BEGIN Data shown
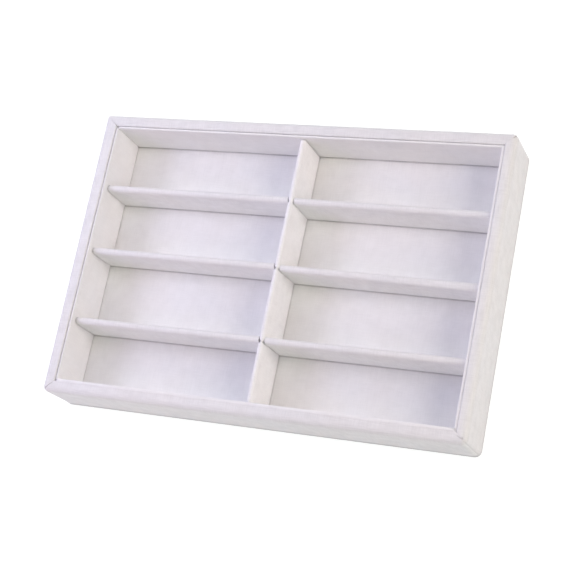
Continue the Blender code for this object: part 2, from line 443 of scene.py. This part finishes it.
def rounded_path(corners, rounds, steps):
    """Section line through square corners, each an arc with a radius or with one before and one after
    the corner, and with its straight stretches divided"""
    corners = [np.array(corner, float) for corner in corners]
    line = [corners[0]]
    for before, corner, after, radii, step in zip(corners, corners[1:], corners[2:], rounds, steps):
        down, over = np.broadcast_to(radii, 2)
        back, ahead = down * unit(before - corner), over * unit(after - corner)
        extend(line, corner + back, step)
        for angle in np.linspace(0, math.pi / 2, arc_steps + 1)[1:]:
            line.append(corner + (1 - math.cos(angle)) * ahead + (1 - math.sin(angle)) * back)
    extend(line, corners[-1], steps[-1])
    return np.array(line)


def extend(line, goal, step):
    """Adds evenly spaced points up to the goal"""
    start = line[-1]
    count = max(1, math.ceil(np.linalg.norm(goal - start) / step))
    line += [start + (goal - start) * share for share in np.linspace(0, 1, count + 1)[1:]]


def corner_place(inset, run, corner_round):
    """Where a surface `inset` inside the outer faces lies, `run` along it from the mitre: how far back
    from the tray's corner and how far in from its outer face"""
    radius = np.maximum(corner_round - inset, 1e-9)
    turned = np.minimum(run / radius, math.pi / 4)
    centre = np.maximum(corner_round, inset)
    angle = math.pi / 4 - turned
    back = centre - radius * np.sin(angle) + run - radius * turned
    return back, centre - radius * np.cos(angle)


def side_grid(side, path):
    """A section line repeated from mitre to mitre along one side of the tray. Gives the points, and the
    run of each line from the mitre nearest to it, negative at the first end. Away from the ends the run
    is only given as beyond every seam's reach"""
    along, across, first, last = SIDES[side]
    inset, height = path[:, 0], path[:, 1]
    runs = run_steps + seam_cut
    ends = [corner_place(inset, runs[:, None], corner_rounds[corner]) for corner in (first, last)]
    start, stop = ends[0][0] - along / 2, along / 2 - ends[1][0]
    middle = round(along / sheet_step)
    shares = np.linspace(0, 1, middle + 1)[1:-1, None]
    position = np.concatenate([start, start[-1] + shares * (stop[-1] - start[-1]), stop[::-1]])
    straight = np.broadcast_to(inset, (middle - 1, len(inset)))
    inward = np.concatenate([ends[0][1], straight, ends[1][1][::-1]])
    run = np.concatenate([-runs, np.where(shares[:, 0] < 0.5, -2, 2) * runs[-1], runs[::-1]])
    local = np.stack([position, inward - across / 2, np.broadcast_to(height, position.shape)], axis=-1)
    return turn(local, QUARTERS[side]), run


def turn(points, quarter):
    """Points turned about Z by quarter turns"""
    cos, sin = round(math.cos(quarter * math.pi / 2)), round(math.sin(quarter * math.pi / 2))
    x, y, z = np.moveaxis(points, -1, 0)
    return np.stack([x * cos - y * sin, x * sin + y * cos, z], axis=-1)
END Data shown
_Exercise:_ Reproduce the entire listing word for word.

_Answer to this exercise:_
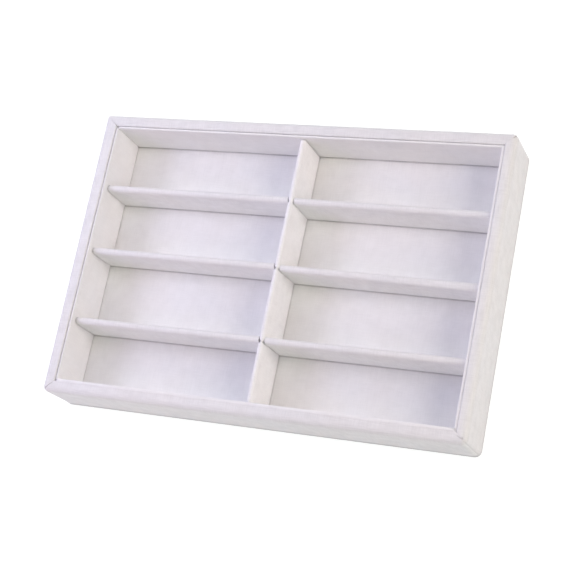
Continue the Blender code for this object: part 2, from line 443 of scene.py. This part finishes it.
def rounded_path(corners, rounds, steps):
    """Section line through square corners, each an arc with a radius or with one before and one after
    the corner, and with its straight stretches divided"""
    corners = [np.array(corner, float) for corner in corners]
    line = [corners[0]]
    for before, corner, after, radii, step in zip(corners, corners[1:], corners[2:], rounds, steps):
        down, over = np.broadcast_to(radii, 2)
        back, ahead = down * unit(before - corner), over * unit(after - corner)
        extend(line, corner + back, step)
        for angle in np.linspace(0, math.pi / 2, arc_steps + 1)[1:]:
            line.append(corner + (1 - math.cos(angle)) * ahead + (1 - math.sin(angle)) * back)
    extend(line, corners[-1], steps[-1])
    return np.array(line)


def extend(line, goal, step):
    """Adds evenly spaced points up to the goal"""
    start = line[-1]
    count = max(1, math.ceil(np.linalg.norm(goal - start) / step))
    line += [start + (goal - start) * share for share in np.linspace(0, 1, count + 1)[1:]]


def corner_place(inset, run, corner_round):
    """Where a surface `inset` inside the outer faces lies, `run` along it from the mitre: how far back
    from the tray's corner and how far in from its outer face"""
    radius = np.maximum(corner_round - inset, 1e-9)
    turned = np.minimum(run / radius, math.pi / 4)
    centre = np.maximum(corner_round, inset)
    angle = math.pi / 4 - turned
    back = centre - radius * np.sin(angle) + run - radius * turned
    return back, centre - radius * np.cos(angle)


def side_grid(side, path):
    """A section line repeated from mitre to mitre along one side of the tray. Gives the points, and the
    run of each line from the mitre nearest to it, negative at the first end. Away from the ends the run
    is only given as beyond every seam's reach"""
    along, across, first, last = SIDES[side]
    inset, height = path[:, 0], path[:, 1]
    runs = run_steps + seam_cut
    ends = [corner_place(inset, runs[:, None], corner_rounds[corner]) for corner in (first, last)]
    start, stop = ends[0][0] - along / 2, along / 2 - ends[1][0]
    middle = round(along / sheet_step)
    shares = np.linspace(0, 1, middle + 1)[1:-1, None]
    position = np.concatenate([start, start[-1] + shares * (stop[-1] - start[-1]), stop[::-1]])
    straight = np.broadcast_to(inset, (middle - 1, len(inset)))
    inward = np.concatenate([ends[0][1], straight, ends[1][1][::-1]])
    run = np.concatenate([-runs, np.where(shares[:, 0] < 0.5, -2, 2) * runs[-1], runs[::-1]])
    local = np.stack([position, inward - across / 2, np.broadcast_to(height, position.shape)], axis=-1)
    return turn(local, QUARTERS[side]), run


def turn(points, quarter):
    """Points turned about Z by quarter turns"""
    cos, sin = round(math.cos(quarter * math.pi / 2)), round(math.sin(quarter * math.pi / 2))
    x, y, z = np.moveaxis(points, -1, 0)
    return np.stack([x * cos - y * sin, x * sin + y * cos, z], axis=-1)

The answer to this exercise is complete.